One professor from Duke University sent out an email asking Chinese students not to speak Chinese in school building. pic.twitter.com/6xGkIeScJo
— (@siruihua) January 26, 2019
"Both faculty members picked out a small group of first year students who they observed speaking Chinese (in their words, VERY LOUDLY) in the student lounge," said Neely in the email. "They wanted to write down the names so they could remember them if the students ever interviewed for an internship or asked to work with them for a master’s project.
"They were disappointed that the students were not taking the opportunity to improve their English and were being so impolite as to have a conversation that not everyone on the floor could understand," Neely continued.
Neely concluded with a warning to students to "PLEASE PLEASE keep these unintended consequences in mind when you choose to speak Chinese in the building," and urged the students to "commit to using English 100% of the time when you are in Hock (Hock Plaza, a property at the campus) or any other professional setting."

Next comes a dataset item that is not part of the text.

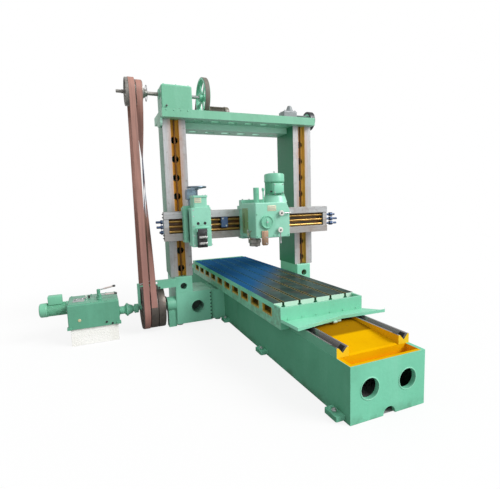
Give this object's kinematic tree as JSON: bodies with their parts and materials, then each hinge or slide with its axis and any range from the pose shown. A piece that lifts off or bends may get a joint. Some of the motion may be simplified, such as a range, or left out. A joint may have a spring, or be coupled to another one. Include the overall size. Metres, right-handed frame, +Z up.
{
  "type": "gantry milling machine",
  "caption": "Double-column gantry milling and planing machine: long bed, sliding table with clamping slots, lifting cross-rail with a tool head and a milling head, belt drive and feed gearbox.",
  "frame": {"origin": "on the floor at the middle of the bed's width, level with the machined front faces of the columns", "axes": "+X across the bed towards the milling head, +Y along the bed away from the cutting heads' side, +Z up"},
  "size_m": [3.872, 4.88, 3.1594],
  "materials": {
    "bed": "green enamel, yellow trough",
    "bed_ways": "machined grey iron",
    "levelling_screws": "turned steel",
    "column_left": "green enamel, machined front",
    "column_right": "green enamel, machined front",
    "pedestal_left": "green enamel",
    "pedestal_right": "green enamel",
    "elevating_screws": "turned steel",
    "top_beam": "green enamel",
    "elevating_gearbox": "green enamel",
    "bevel_bracket": "grey paint",
    "beam_end_cover": "green enamel",
    "elevating_motor": "dark paint",
    "motor_pulley": "turned steel",
    "elevating_belt": "flat belt",
    "open_belt": "flat belt",
    "crossed_belt": "flat belt",
    "belt_bracket": "green enamel",
    "drive_bearing": "green enamel",
    "gearbox_plinth": "pale block",
    "feed_gearbox": "green enamel",
    "feed_motor": "green enamel",
    "gearbox_lever_a": "steel",
    "gearbox_lever_b": "steel",
    "countershaft": "turned steel",
    "top_pulleys": "worn iron",
    "elevating_wheel": "green enamel",
    "drive_shaft": "steel and green",
    "drive_pulleys": "worn iron",
    "table": "green enamel",
    "table_deck": "blued machined top, green edges",
    "table_trays": "green sheet",
    "cross_rail": "machined ways, ochre recess",
    "rail_shafts": "turned steel",
    "rail_clamp": "blue",
    "tool_saddle": "green enamel",
    "tool_motor": "blue grey paint",
    "tool_slide": "green enamel",
    "tool_clapper": "dark steel",
    "tool_handwheel": "dark iron",
    "mill_head": "green enamel",
    "mill_spindle": "ground steel",
    "mill_motor": "green enamel",
    "mill_tube": "green enamel",
    "mill_boss": "green enamel",
    "mill_dial": "copper plate",
    "mill_lever_a": "steel, pale knob",
    "mill_lever_b": "steel, pale knob"
  },
  "bodies": {
    "frame": {"bed": "bed", "bed_ways": "bed_ways", "levelling_screws": "levelling_screws", "column_left": "column_left", "column_right": "column_right", "pedestal_left": "pedestal_left", "pedestal_right": "pedestal_right", "elevating_screws": "elevating_screws", "top_beam": "top_beam", "elevating_gearbox": "elevating_gearbox", "bevel_bracket": "bevel_bracket", "beam_end_cover": "beam_end_cover", "elevating_motor": "elevating_motor", "motor_pulley": "motor_pulley", "elevating_belt": "elevating_belt", "open_belt": "open_belt", "crossed_belt": "crossed_belt", "belt_bracket": "belt_bracket", "drive_bearing": "drive_bearing", "gearbox_plinth": "gearbox_plinth", "feed_gearbox": "feed_gearbox", "feed_motor": "feed_motor"},
    "overhead_shaft": {"countershaft": "countershaft", "top_pulleys": "top_pulleys"},
    "beam_wheel": {"elevating_wheel": "elevating_wheel"},
    "floor_shaft": {"drive_shaft": "drive_shaft", "drive_pulleys": "drive_pulleys"},
    "feed_lever_a": {"gearbox_lever_a": "gearbox_lever_a"},
    "feed_lever_b": {"gearbox_lever_b": "gearbox_lever_b"},
    "work_table": {"table": "table", "table_deck": "table_deck", "table_trays": "table_trays"},
    "rail": {"cross_rail": "cross_rail", "rail_shafts": "rail_shafts", "rail_clamp": "rail_clamp"},
    "tool_carriage": {"tool_saddle": "tool_saddle", "tool_motor": "tool_motor"},
    "tool_ram": {"tool_slide": "tool_slide"},
    "clapper": {"tool_clapper": "tool_clapper"},
    "tool_wheel": {"tool_handwheel": "tool_handwheel"},
    "mill_carriage": {"mill_head": "mill_head", "mill_motor": "mill_motor", "mill_tube": "mill_tube", "mill_boss": "mill_boss", "mill_dial": "mill_dial"},
    "spindle": {"mill_spindle": "mill_spindle"},
    "gear_lever_a": {"mill_lever_a": "mill_lever_a"},
    "gear_lever_b": {"mill_lever_b": "mill_lever_b"}
  },
  "joints": [
    {"name": "table_slide", "type": "slide", "parent": "frame", "child": "work_table", "axis": [0, 1, 0], "range_m": [-0.7, 1]},
    {"name": "rail_lift", "type": "slide", "parent": "frame", "child": "rail", "axis": [0, 0, 1], "range_m": [-0.25, 0.85]},
    {"name": "tool_traverse", "type": "slide", "parent": "rail", "child": "tool_carriage", "axis": [1, 0, 0], "range_m": [-0.15, 0.2]},
    {"name": "tool_feed", "type": "slide", "parent": "tool_carriage", "child": "tool_ram", "axis": [0, 0, 1], "range_m": [-0.1, 0.1]},
    {"name": "clapper_swing", "type": "hinge", "parent": "tool_ram", "child": "clapper", "pos_m": [-0.757, -0.5426, 1.272], "axis": [-1, 0, 0], "range_deg": [0, 25]},
    {"name": "tool_wheel_spin", "type": "hinge", "parent": "tool_ram", "child": "tool_wheel", "pos_m": [-0.772, -0.44, 1.761], "axis": [0, 0, 1], "continuous": true},
    {"name": "mill_traverse", "type": "slide", "parent": "rail", "child": "mill_carriage", "axis": [1, 0, 0], "range_m": [-0.2, 0.7]},
    {"name": "spindle_spin", "type": "hinge", "parent": "mill_carriage", "child": "spindle", "pos_m": [-0.12, -0.59, 1.1], "axis": [0, 0, 1], "continuous": true},
    {"name": "gear_lever_a_turn", "type": "hinge", "parent": "mill_carriage", "child": "gear_lever_a", "pos_m": [0.138, -0.8, 1.435], "axis": [0, 1, 0], "range_deg": [-60, 60]},
    {"name": "gear_lever_b_turn", "type": "hinge", "parent": "mill_carriage", "child": "gear_lever_b", "pos_m": [0.12, -0.8, 1.238], "axis": [0, 1, 0], "range_deg": [-60, 60]},
    {"name": "overhead_spin", "type": "hinge", "parent": "frame", "child": "overhead_shaft", "pos_m": [-1.4, 0.085, 2.918], "axis": [1, 0, 0], "continuous": true},
    {"name": "beam_wheel_spin", "type": "hinge", "parent": "frame", "child": "beam_wheel", "pos_m": [-0.4975, 0.085, 2.918], "axis": [1, 0, 0], "continuous": true},
    {"name": "floor_spin", "type": "hinge", "parent": "frame", "child": "floor_shaft", "pos_m": [-1.3, 0.06, 0.293], "axis": [1, 0, 0], "continuous": true},
    {"name": "feed_lever_a_turn", "type": "hinge", "parent": "frame", "child": "feed_lever_a", "pos_m": [-1.912, 0.06, 0.54], "axis": [0, 0, 1], "range_deg": [-30, 30]},
    {"name": "feed_lever_b_turn", "type": "hinge", "parent": "frame", "child": "feed_lever_b", "pos_m": [-1.902, -0.05, 0.52], "axis": [0, 0, 1], "range_deg": [-30, 30]}
  ]
}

The email was circulated on social media, where a second, similar note from Neely, from early 2018, also made the rounds.
The response was swift, with the Dean of Duke's School of Medicine, Mary E. Klotman, sending an email of her own, apologizing for Neely's email, and clarifying that there is no requirement to speak a specific language on campus.
Update: Here's the letter from Mary E. Klotman, Dean of School of Medicine. "I have asked the university’s Office of Institutional Equity (OIE) to conduct a thorough review of the Master’s of Biostatistics Program..."pic.twitter.com/Z8JksiJywU
— (@siruihua) January 27, 2019
"To be clear: there is absolutely no restriction or limitation on the language you use to converse or communicate with each other. Your career opportunities and recommendations will not in any way be influenced by the language you use outside the classroom. And your privacy will always be protected," said Klotman.
Klotman also added, "Dr. Neely has asked to step down as director of graduate studies for the master’s program effective immediately and will be replaced by an interim DGS to be named shortly."
While she has been removed from the directorship, she is still an assistant professor. A full review of the School of Medicine program is underway according to the Duke Chronicle.